--- TASK DESCRIPTION ---
Copy every line in which the string "object" occurs.
— START TASK INPUT —
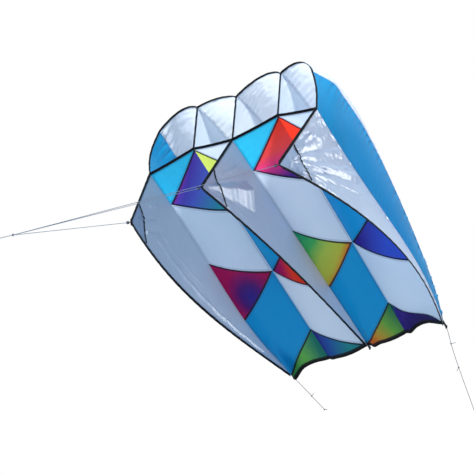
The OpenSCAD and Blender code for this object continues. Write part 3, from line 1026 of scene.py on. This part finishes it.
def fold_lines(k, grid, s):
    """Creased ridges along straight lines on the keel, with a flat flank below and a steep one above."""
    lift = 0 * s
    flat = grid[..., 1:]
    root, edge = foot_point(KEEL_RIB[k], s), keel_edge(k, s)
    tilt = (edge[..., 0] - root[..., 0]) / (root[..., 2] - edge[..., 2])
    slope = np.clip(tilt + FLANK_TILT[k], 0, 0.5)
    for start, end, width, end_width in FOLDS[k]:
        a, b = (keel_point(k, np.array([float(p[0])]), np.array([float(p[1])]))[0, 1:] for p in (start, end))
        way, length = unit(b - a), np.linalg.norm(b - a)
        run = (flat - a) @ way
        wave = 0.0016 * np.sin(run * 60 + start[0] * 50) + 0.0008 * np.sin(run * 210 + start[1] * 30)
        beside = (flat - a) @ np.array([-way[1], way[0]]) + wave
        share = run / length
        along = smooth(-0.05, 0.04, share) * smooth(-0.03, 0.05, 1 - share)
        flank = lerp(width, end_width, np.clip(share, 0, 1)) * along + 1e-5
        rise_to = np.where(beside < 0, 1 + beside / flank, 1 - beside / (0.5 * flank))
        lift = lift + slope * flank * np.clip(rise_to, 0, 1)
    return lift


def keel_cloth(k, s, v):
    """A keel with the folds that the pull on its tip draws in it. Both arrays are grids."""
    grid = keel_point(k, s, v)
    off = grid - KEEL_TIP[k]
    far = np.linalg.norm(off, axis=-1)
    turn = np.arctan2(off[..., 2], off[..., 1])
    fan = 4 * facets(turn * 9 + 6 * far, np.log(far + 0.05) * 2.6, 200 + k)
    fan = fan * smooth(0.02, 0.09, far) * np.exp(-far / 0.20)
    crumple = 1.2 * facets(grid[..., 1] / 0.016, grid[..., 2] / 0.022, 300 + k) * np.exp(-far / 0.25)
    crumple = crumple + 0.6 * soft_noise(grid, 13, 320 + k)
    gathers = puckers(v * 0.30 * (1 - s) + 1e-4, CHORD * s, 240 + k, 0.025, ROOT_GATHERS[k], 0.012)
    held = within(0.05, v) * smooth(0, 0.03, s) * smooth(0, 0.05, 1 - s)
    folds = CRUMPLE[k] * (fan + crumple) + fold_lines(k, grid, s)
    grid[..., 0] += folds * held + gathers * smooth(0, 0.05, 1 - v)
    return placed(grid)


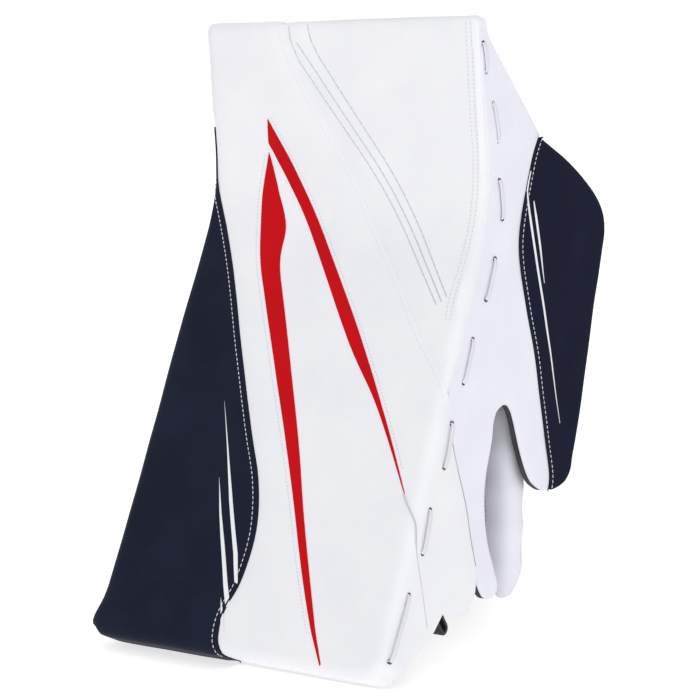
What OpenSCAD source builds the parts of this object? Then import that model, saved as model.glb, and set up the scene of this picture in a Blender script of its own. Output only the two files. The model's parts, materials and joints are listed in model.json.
— END TASK INPUT —
--- SOLVED PROBLEM ---
The OpenSCAD and Blender code for this object continues. Write part 3, from line 1026 of scene.py on. This part finishes it.
What OpenSCAD source builds the parts of this object? Then import that model, saved as model.glb, and set up the scene of this picture in a Blender script of its own. Output only the two files. The model's parts, materials and joints are listed in model.json.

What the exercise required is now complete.